Senior Azure Platform Engineer
- HCM Staffing and Consulting
- Jersey City, New Jersey
- Full Time
We are placing a Senior Azure Platform Engineer with a centralized Platform Engineering team at one of the world's largest financial institutions. The team owns the internal Azure platform that application teams across the bank depend on and they're in a critical phase, scaling toward enterprise-wide General Availability while expanding into multi-cloud.
You'll build, harden, and operate real production infrastructure. You'll own incidents, run root cause analysis, and improve the platform so the same failure doesn't happen twice.
What you'll do
Own Terraform-based infrastructure across multi-environment and multi-subscription Azure setups state management, drift detection, remediation, and module design
Operate AKS clusters in production pod and node troubleshooting, scaling, ingress issues, cluster upgrades, and incident response
Implement and enforce Azure Policy at management group and subscription scope, including deny and audit effects and active remediation
Design and maintain platform security controls: Managed Identity, RBAC at control and data plane, Key Vault, Entra ID, and secure service-to-service communication
Own production incidents end-to-end triage, root cause analysis, resolution, and prevention
Build observability into the platform: logging strategy, alerting, container monitoring, and AKS diagnostic tooling
Partner with application teams on platform onboarding, automation patterns, and best practices
Contribute to platform hardening and standardization as the platform scales to support more teams
What you bring
Terraform - Remote state management, state locking, drift detection and remediation, multi-environment module design, recovery and import scenarios. This is the highest-priority bar.
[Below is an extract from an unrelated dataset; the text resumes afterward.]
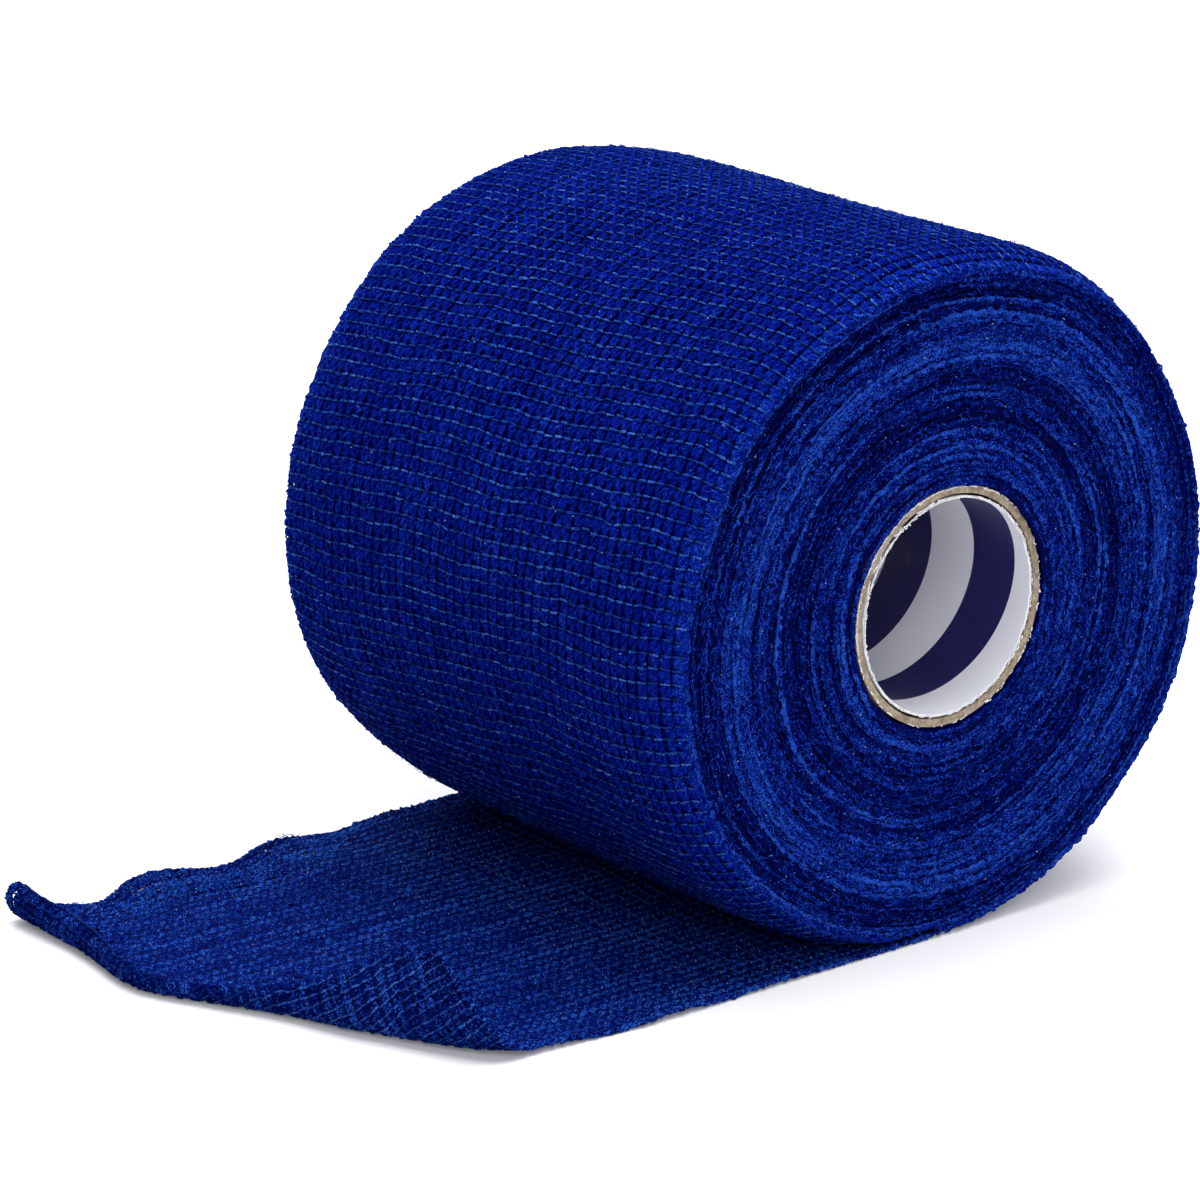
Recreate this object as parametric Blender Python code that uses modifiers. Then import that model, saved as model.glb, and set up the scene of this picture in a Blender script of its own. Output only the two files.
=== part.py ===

AKS / Kubernetes - Production cluster operations pod and node troubleshooting, resource exhaustion, ingress, rollbacks, cluster upgrades. You need operational stories, not theory.
Azure Policy & governance - Hands-on policy enforcement (deny, audit, modify) at management group and subscription scope. Remediation tasks and compliance reporting.
Security & identity - Managed Identity (system vs. user-assigned), RBAC at control and data plane levels, Key Vault, Entra ID, JWT/OAuth, secure inter-service communication.
Observability & RCA - Log Analytics, Azure Monitor, Prometheus, Grafana, Splunk, or ELK. Full incident triage from symptom to resolution to prevention.
Azure platform services - AKS, App Services, Azure Functions, Storage, VNets, Private Endpoints, NSGs, Azure Firewall hands-on production experience.
API Management - Policy configuration: throttling, rate limiting, auth enforcement, request/response transformations, observability integration.